Financial Advice New Zealand chief executive Katrina Shanks said the bright-line test extension would make investors think more carefully about the investment strategies.
“Combined with the decision to eliminate interest rate tax deductions investors can currently claim on properties, will significantly influence whether they enter and stay in the market.
“New Zealand has a large number of mum and dad property investors, many of whom have just one property as the main source of their retirement plan, and they will now have to look at this model with a new lens.”
If you live in a home that you own, you won’t be directly affected, although you may no longer see the value of your property shooting up at the 20 per cent-a-year rate of recent times.
The bright-line test doesn’t apply if you used a property as your main home for more than 50 per cent of the time you own it, or you use more than 50 per cent of the property’s area.
People can use an “own home” exclusion twice in any two-year period to avoid the bright-line test.
The changes may mean that official cash rate increases are further away than might otherwise be the case.
Westpac economist Satish Ranchod said they were now “off the table for the foreseeable future”.
Baches were already covered by the bright-line test, and the impact of that is extended for any new baches bought as of this weekend.
The tax is paid at a person’s normal income tax rate, so if you’re a high-income earner with a second property you’re selling, you could potentially be taxed 39 per cent of the gains.
However if you use the property as your main home for more than 50 per cent of the time you owned it, you may be able to avoid paying tax with the “own home” exclusion mentioned earlier.
If you’ve been using Airbnb or other short-term rentals to help cover the cost of holding a bach, you may now have an extra tax bill on those, phased in over the coming four years.
It’s a little unclear what this will all mean for renters.
If some investors decide it’s not worth holding a property without the perk of deductibility, that could mean some tenancies change hands. Some landlords might try to increase rents to cover their increased tax bill.
“Many landlords are likely to increase their rent in the coming years as they look to offset the costs, thereby making rentals even more unaffordable than they are currently and making it even harder for renters to save a deposit for their own property,” said Real Estate Institute acting chief executive Wendy Alexander.
- LVR Restrictions introduced in October 2013.
- Interest rates are one-year fixed on a 30-year term.
- Savings = 30% of the household income.
“There is also a chance that a handful of unscrupulous landlords might look to even profit from the situation.”
The Government is also tweaking the rules so that a rental increase can only happen once per year per property, rather than per tenant. That means a new tenant moving in will pay the same rent as the one who moved out, unless there hasn’t been a rent increase in a year.

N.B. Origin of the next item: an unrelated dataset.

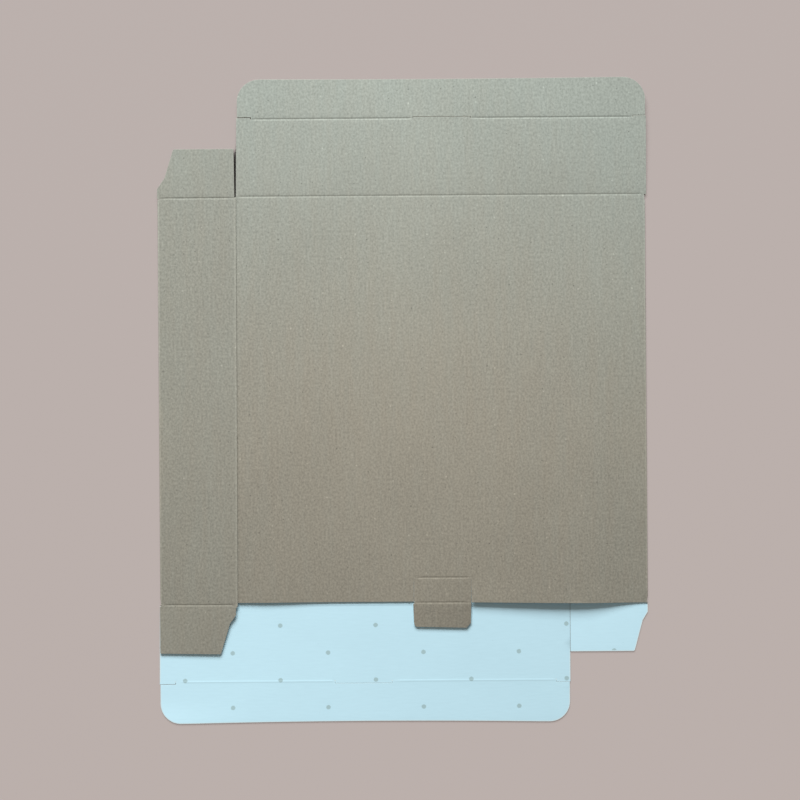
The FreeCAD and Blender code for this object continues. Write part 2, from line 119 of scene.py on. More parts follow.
# Dust flaps: shoulder, notch, its end, taper, length at the notch and at the plain side:
HIDDEN_FLAP = [size * MM for size in (6.2, 4.1, 13.6, 9.6, 32.0, 32.0)]
TOP_FLAP = [size * MM for size in (6.2, 5.0, 13.2, 11.0, 31.3, 31.3)]
LEFT_FLAP = [size * MM for size in (5.8, 3.9, 11.2, 10.0, 31.0, 30.3)]
RIGHT_FLAP = [size * MM for size in (5.8, 3.3, 11.2, 8.6, 31.0, 31.0)]
DUST_RADIUS = 1.4 * MM
LEFT_OUT, LEFT_IN = 0.15 * MM, 0.75 * MM           # lower left flap, off the fold and the seam
LEFT_STEP = 1.6 * MM                               # where its side begins, below the crease
TOP_OUT = 0.6 * MM                                 # upper left flap, off its slit
FAR_EDGE = SEAM - 0.3 * MM                         # right flap's side, close by the closure

# The lock tab and its tip, whose corners are one round and one bevelled:
TAB_RADIUS = 2.4 * MM
TAB_CUT = 0.12 * MM                    # width of the die-cut line beside the tab
TIP_END = tip_low.y - 0.25 * MM
TIP_SLANT, TIP_BEVEL = 0.9 * MM, 3.1 * MM
TIP_TAPER, TIP_OUT = 0.3 * MM, 0.6 * MM

# ---- creases and edges
PRESS_DEPTH, PRESS_SPREAD = 0.2 * MM, 0.55 * MM
PRESS_FADE = 1.8 * MM                  # a crease fades out at its ends
TOP_OFF, TUCK_OFF = 0.2 * MM, 0.4 * MM             # creases are pressed off their lines
SIDE_TOP_OFF, SIDE_BOTTOM_OFF = 0.25 * MM, 0.8 * MM
TAB_OFF, TIP_OFF = 0.85 * MM, 0.65 * MM
TOP_GAP = 2.8 * MM                     # the top crease starts this far from the seam
TAB_GAP = 2.6 * MM                     # the lock tab's creases start this far inside it
SLIT_GAP = {1: (0.5 * MM, 0), -1: (0, 3.6 * MM)}   # plain board between slit and crease
CHAMFER, DROP = 0.06 * MM, 0.05 * MM   # softened corner of a cut edge
RIM, RIM_DROP = 0.5 * MM, 0.01 * MM    # white rim of the inside, pressed by the cut
GRID = 5 * MM                          # spacing of the mesh on a plain panel
FOLD_STEPS = 16                        # facets round a long fold
HOLLOW_STEPS = 30                      # stretches of a tuck-in flap's hollow edge
ARC_STEP, ARC_STEPS = math.radians(6), 4           # widest step of an arc, and the fewest
NEAREST = 0.05 * MM                    # points of a mesh are never nearer than this
TINY = 0.01 * MM                       # nearer than this, two lines are the same
SLIGHT, SLIGHT_CHANGE = 0.02, 0.5      # sine of a slight turn, and where the width changes
MERGED = 1e-5                          # points of the flat mesh this near merge, in millimetres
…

NZ Property Investors Federation president Sharon Cullwick said that could mean that increases were bigger when they did happen.
It’s intended that the changes will mean house prices increase less quickly, providing more opportunities for first-home buyers, and less competition from investors.
There are also changes to the First Home Grant and Loan schemes.
To qualify, buyers will now be able to earn up to $95,000 as single people and $150,000 as a couple.
Price caps increase from $650,000 to $700,000 in Auckland, $650,000 in Queenstown and Wellington, $600,000 in Nelson, Tauranga, Western Bay of Plenty, Hamilton, Waipa, Hastings and Napier, $550,000 in Christchurch, $550,000 in Dunedin and $500,000 through most of the rest of New Zealand.